→ Exercise instructions
Copy every line with the string "from" in it.

→ Data for processing
========================
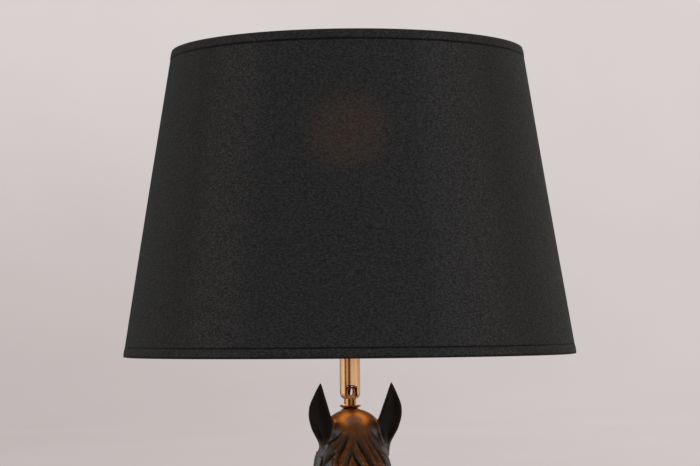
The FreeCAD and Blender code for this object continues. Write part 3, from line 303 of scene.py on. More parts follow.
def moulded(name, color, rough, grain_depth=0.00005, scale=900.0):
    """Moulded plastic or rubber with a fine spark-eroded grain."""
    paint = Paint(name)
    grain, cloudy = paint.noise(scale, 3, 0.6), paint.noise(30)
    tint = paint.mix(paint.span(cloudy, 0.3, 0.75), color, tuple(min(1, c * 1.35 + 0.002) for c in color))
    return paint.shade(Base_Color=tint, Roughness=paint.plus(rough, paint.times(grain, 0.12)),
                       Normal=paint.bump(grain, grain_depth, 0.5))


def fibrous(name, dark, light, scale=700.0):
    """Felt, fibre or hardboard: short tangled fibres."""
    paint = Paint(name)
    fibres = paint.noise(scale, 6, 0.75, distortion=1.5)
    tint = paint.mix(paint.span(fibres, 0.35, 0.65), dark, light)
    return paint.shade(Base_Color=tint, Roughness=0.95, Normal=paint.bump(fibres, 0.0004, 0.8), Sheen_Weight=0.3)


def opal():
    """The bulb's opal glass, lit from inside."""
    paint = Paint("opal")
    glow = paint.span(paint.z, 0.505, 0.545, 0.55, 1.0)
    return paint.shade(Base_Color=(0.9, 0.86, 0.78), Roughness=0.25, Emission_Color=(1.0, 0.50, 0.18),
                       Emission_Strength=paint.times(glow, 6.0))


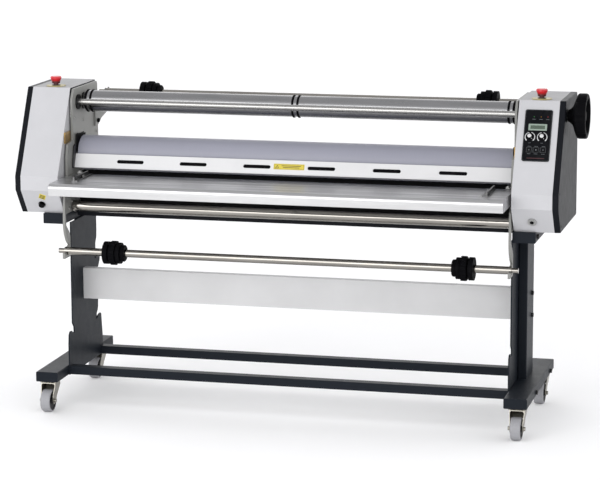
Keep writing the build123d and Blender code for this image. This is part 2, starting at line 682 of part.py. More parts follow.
========================
→ Worked solution
The FreeCAD and Blender code for this object continues. Write part 3, from line 303 of scene.py on. More parts follow.
    """The bulb's opal glass, lit from inside."""